Put your voltmeter in parallel across the 10 ohm precision resistor. A reading of one volt would indicate 100 milliamps.
Put your voltmeter in parallel across the 10 ohm precision resistor. A reading of one volt would indicate 100 milliamps.
Well I am having issues sourcing a full scale 1volt meter. But I have found some 1ma meters that can be had cheaply. Here is what my research has come up with in finding the resistor value.
So if I want to measure 100ma full scale one a 1ma meter I would first need to find the resistance of the meter(mR). Then take mR/99=resistor to be in series with r17. So for example:
Meter Resistance = 89ohms
Meter Scale= 1ma
Desired Measure= 100ma
89/99=.9ohms
So I will parallel the meter with a .9ohm resistor
Here is a diagram I was looking at that depicts it nicely
Im still super new to all of this but reading has been helping out a bit
So if I want to measure 100ma full scale one a 1ma meter I would first need to find the resistance of the meter(mR). Then take mR/99=resistor to be in series with r17. So for example:
Meter Resistance = 89ohms
Meter Scale= 1ma
Desired Measure= 100ma
89/99=.9ohms
So I will parallel the meter with a .9ohm resistor
Here is a diagram I was looking at that depicts it nicely
An externally hosted image should be here but it was not working when we last tested it.

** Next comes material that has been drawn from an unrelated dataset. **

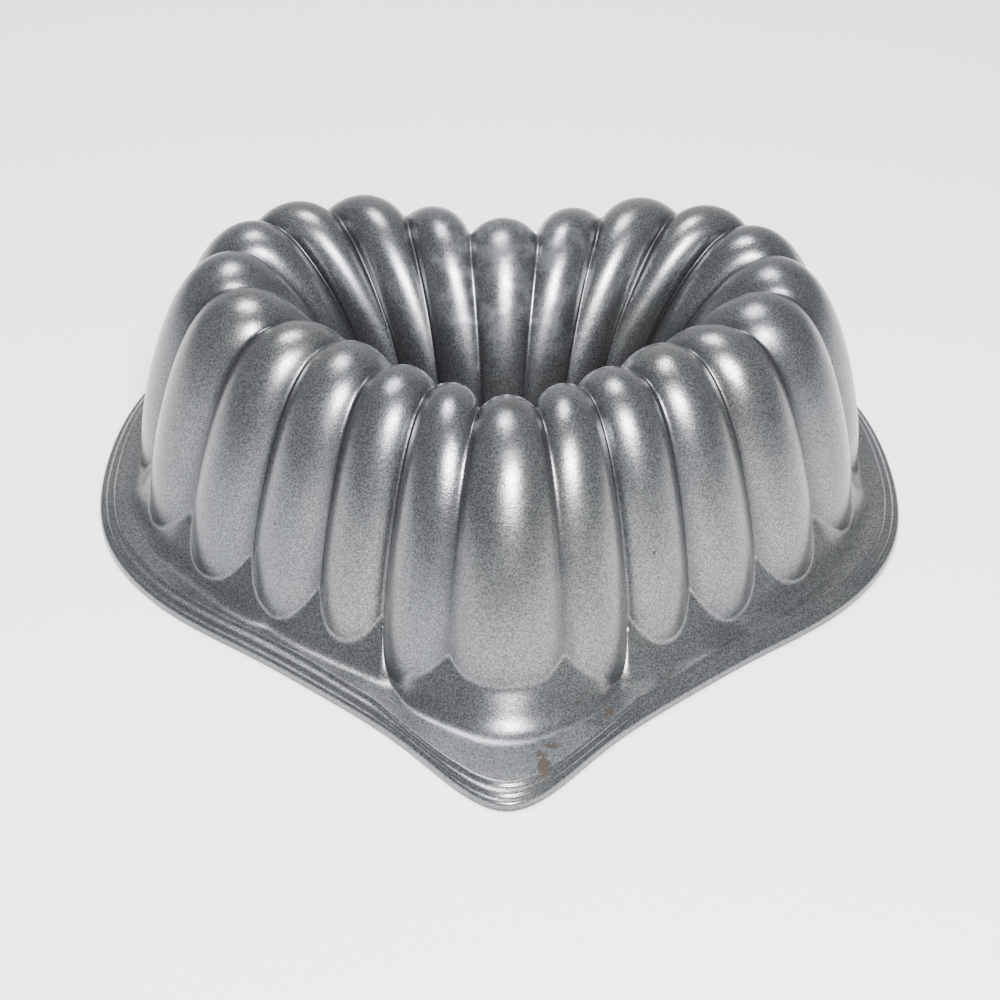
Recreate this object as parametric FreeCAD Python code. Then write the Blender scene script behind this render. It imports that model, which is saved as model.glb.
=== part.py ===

Im still super new to all of this but reading has been helping out a bit
nic6paul said:
Don't ever stick a voltmeter directly across the terminals of an ammeter in an attempt to measure it's DC resistance. You'll likely fry the meter winding. There's a method where you build a network around the meter, and calculate the meter's resistance from that. Search around, and you'll probably turn it up.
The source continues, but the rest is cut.